▸ **Extracted entries**:
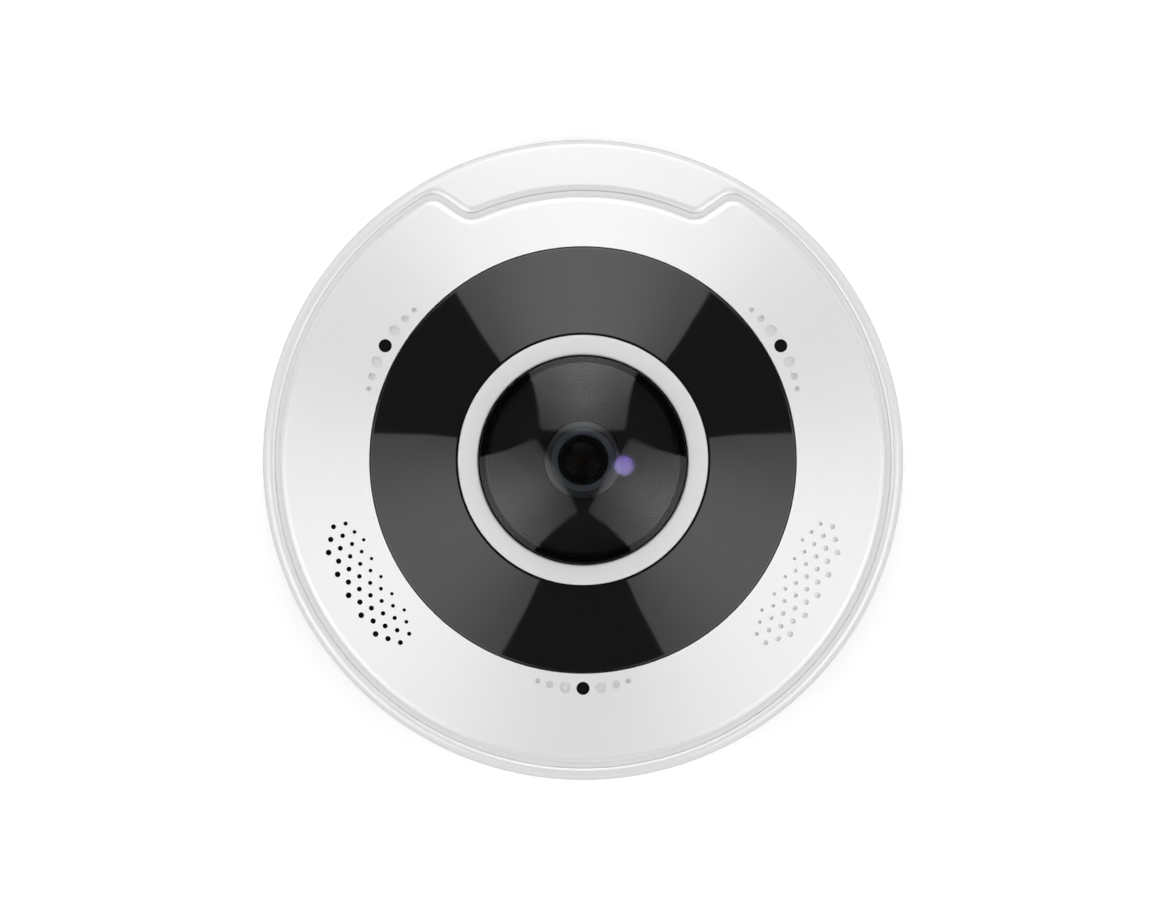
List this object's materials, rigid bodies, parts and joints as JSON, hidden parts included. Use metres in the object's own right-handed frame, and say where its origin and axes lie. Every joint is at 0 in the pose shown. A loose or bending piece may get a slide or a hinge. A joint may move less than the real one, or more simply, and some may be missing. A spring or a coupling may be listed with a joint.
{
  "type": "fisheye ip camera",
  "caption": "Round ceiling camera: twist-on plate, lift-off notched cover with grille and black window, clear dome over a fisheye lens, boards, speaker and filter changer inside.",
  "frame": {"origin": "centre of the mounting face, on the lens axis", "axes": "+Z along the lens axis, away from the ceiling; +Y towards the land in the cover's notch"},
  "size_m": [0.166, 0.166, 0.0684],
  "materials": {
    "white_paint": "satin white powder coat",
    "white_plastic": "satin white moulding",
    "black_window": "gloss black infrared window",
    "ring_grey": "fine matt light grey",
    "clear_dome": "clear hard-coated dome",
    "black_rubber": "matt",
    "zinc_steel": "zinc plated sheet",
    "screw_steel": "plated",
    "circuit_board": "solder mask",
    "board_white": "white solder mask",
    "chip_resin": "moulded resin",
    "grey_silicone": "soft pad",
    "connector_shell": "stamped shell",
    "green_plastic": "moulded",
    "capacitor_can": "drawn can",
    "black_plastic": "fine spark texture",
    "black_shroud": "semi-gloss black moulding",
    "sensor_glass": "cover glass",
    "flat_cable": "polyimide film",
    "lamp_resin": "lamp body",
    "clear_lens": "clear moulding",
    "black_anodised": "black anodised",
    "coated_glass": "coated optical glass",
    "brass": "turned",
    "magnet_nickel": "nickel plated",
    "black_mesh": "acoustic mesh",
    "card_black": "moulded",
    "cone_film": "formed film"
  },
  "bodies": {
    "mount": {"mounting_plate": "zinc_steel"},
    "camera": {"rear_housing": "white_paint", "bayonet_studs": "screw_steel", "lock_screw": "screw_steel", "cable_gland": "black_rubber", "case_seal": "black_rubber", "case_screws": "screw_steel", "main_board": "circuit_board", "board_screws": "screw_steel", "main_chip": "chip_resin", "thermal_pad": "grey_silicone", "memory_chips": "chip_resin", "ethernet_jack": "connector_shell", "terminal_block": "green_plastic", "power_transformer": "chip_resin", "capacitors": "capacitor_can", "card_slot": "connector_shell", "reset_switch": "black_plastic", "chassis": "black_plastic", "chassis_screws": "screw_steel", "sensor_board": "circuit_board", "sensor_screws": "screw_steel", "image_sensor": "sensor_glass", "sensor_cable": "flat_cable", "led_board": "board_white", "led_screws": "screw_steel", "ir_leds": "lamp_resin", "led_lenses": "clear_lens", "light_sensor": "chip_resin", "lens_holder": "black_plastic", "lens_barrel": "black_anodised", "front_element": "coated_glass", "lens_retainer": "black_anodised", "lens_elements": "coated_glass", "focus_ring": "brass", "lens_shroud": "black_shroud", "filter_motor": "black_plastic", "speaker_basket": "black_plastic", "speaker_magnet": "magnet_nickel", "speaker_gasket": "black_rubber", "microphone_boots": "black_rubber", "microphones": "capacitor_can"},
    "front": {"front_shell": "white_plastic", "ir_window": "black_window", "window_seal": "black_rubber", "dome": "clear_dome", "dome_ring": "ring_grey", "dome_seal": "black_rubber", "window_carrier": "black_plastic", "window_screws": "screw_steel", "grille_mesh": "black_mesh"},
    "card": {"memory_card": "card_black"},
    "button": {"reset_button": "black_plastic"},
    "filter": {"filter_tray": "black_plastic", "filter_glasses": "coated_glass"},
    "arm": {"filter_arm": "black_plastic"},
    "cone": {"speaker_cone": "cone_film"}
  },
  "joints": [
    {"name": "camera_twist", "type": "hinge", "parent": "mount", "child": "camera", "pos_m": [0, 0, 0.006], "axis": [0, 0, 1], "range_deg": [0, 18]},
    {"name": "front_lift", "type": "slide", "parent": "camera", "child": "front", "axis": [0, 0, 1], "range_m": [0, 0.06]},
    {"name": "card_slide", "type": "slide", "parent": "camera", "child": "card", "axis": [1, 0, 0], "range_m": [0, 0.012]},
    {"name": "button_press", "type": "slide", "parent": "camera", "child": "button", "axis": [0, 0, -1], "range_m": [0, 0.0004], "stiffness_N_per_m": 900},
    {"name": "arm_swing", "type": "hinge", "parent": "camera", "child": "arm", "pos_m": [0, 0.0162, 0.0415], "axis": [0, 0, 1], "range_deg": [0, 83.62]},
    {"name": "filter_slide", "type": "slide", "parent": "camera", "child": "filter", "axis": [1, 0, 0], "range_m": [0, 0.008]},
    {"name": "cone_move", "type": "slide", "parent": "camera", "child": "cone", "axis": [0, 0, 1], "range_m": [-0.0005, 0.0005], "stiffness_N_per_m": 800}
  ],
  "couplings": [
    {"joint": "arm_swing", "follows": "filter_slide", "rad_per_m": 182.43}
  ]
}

...

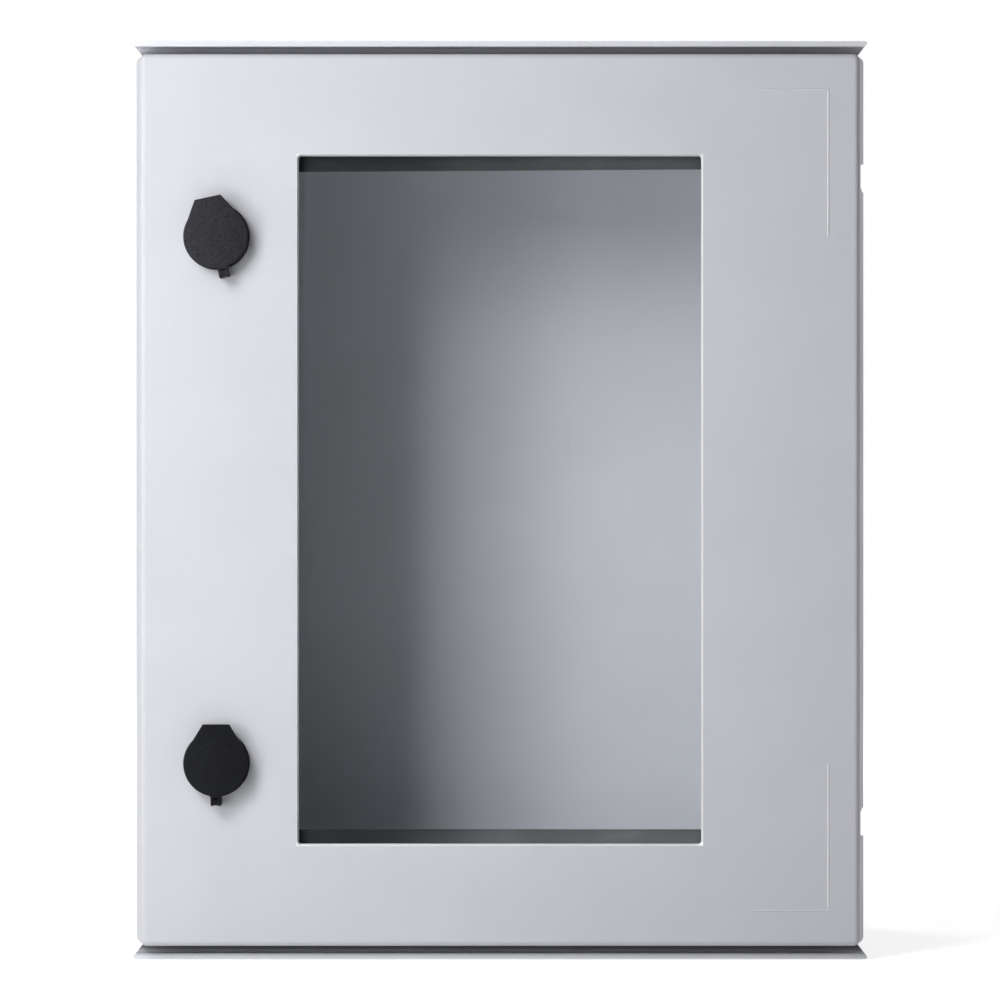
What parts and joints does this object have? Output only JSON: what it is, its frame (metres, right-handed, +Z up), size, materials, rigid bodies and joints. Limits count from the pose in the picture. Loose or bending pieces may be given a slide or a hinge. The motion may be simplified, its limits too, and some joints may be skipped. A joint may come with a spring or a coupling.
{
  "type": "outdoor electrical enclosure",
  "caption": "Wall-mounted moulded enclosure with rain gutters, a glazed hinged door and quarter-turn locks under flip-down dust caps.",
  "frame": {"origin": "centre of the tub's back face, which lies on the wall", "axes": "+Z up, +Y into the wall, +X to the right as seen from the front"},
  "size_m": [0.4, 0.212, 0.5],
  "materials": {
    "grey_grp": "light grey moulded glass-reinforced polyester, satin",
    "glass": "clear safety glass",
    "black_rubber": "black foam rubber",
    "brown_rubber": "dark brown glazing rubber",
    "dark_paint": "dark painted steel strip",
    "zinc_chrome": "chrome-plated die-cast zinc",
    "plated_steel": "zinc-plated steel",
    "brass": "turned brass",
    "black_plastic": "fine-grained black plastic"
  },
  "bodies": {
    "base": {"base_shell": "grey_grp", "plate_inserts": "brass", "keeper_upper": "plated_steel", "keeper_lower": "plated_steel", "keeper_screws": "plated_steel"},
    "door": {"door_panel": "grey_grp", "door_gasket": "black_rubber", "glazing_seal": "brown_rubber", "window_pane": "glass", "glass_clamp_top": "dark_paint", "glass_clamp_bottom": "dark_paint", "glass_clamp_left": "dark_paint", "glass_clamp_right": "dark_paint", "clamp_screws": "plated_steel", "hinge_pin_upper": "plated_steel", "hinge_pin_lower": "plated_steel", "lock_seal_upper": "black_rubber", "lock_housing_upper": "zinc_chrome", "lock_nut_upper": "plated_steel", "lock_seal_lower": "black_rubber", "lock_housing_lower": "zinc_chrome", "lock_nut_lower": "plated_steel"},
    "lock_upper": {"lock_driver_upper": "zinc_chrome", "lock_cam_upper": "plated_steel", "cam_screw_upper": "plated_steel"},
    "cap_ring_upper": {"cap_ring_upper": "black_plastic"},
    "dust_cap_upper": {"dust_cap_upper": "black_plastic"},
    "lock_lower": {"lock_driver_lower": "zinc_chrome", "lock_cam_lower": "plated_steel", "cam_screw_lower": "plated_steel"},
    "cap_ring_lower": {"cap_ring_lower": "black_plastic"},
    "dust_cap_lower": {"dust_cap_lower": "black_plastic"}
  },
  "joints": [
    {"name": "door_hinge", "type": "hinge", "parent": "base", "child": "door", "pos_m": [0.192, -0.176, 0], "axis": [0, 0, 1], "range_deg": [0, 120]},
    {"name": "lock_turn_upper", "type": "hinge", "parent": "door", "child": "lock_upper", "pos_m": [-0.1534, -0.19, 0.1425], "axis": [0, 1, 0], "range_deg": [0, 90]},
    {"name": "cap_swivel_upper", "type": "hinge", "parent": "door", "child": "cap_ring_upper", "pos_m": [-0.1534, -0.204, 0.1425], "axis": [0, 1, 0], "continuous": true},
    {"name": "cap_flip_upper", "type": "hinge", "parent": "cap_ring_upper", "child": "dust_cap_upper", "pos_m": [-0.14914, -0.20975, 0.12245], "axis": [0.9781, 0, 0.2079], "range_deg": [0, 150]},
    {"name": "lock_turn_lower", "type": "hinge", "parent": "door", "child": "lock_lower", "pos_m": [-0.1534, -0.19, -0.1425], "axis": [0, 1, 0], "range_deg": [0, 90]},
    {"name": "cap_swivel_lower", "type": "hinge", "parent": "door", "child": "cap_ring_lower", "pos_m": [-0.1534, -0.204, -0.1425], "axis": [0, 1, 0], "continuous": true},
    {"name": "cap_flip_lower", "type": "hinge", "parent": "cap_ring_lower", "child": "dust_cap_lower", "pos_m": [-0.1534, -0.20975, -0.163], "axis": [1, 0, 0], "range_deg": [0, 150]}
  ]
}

==

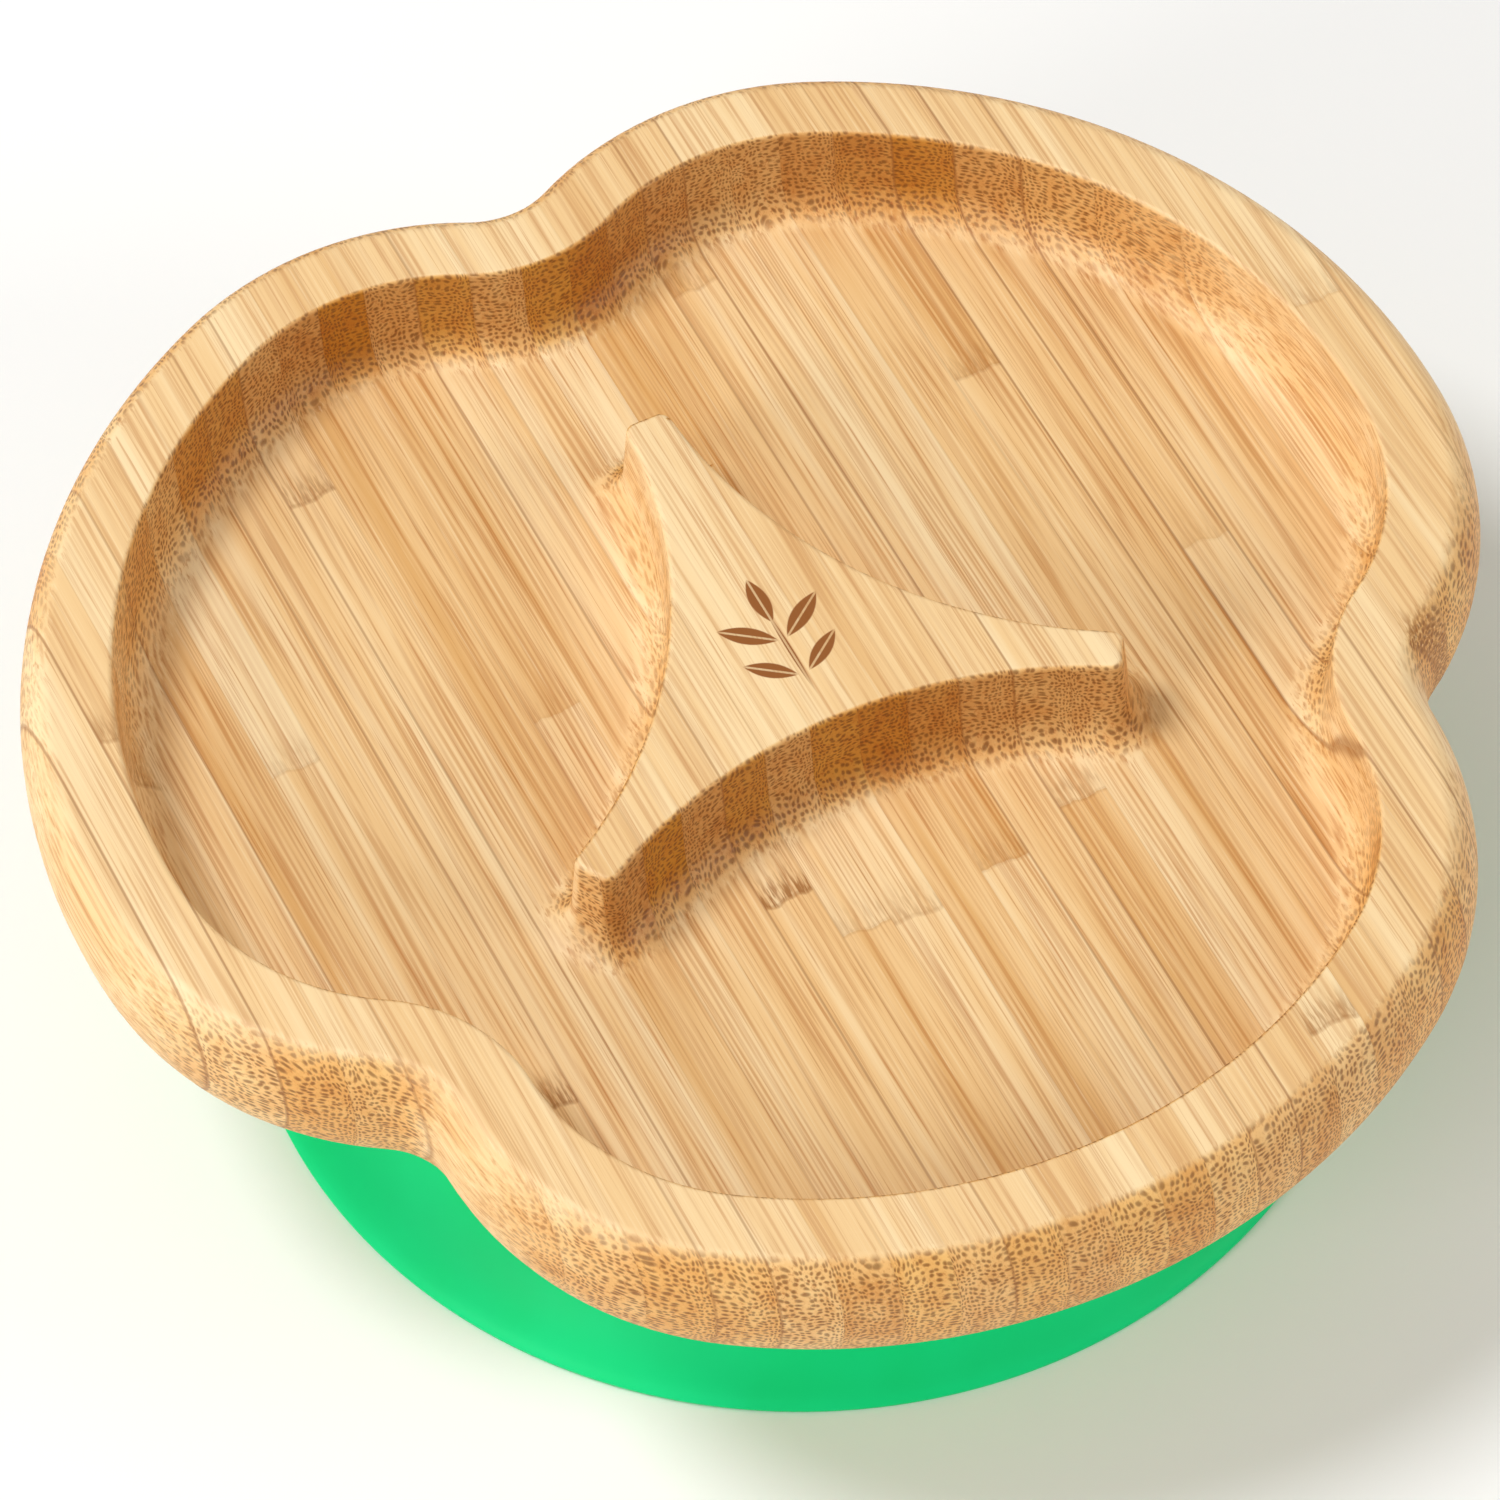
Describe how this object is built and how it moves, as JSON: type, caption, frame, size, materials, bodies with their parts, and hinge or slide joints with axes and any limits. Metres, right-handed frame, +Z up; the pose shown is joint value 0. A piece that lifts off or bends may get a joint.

▸ **Exercise description**:
For each line of the listing that holds the word "shown", show that line.

▸ **Full answer**:
List this object's materials, rigid bodies, parts and joints as JSON, hidden parts included. Use metres in the object's own right-handed frame, and say where its origin and axes lie. Every joint is at 0 in the pose shown. A loose or bending piece may get a slide or a hinge. A joint may move less than the real one, or more simply, and some may be missing. A spring or a coupling may be listed with a joint.
Describe how this object is built and how it moves, as JSON: type, caption, frame, size, materials, bodies with their parts, and hinge or slide joints with axes and any limits. Metres, right-handed frame, +Z up; the pose shown is joint value 0. A piece that lifts off or bends may get a joint.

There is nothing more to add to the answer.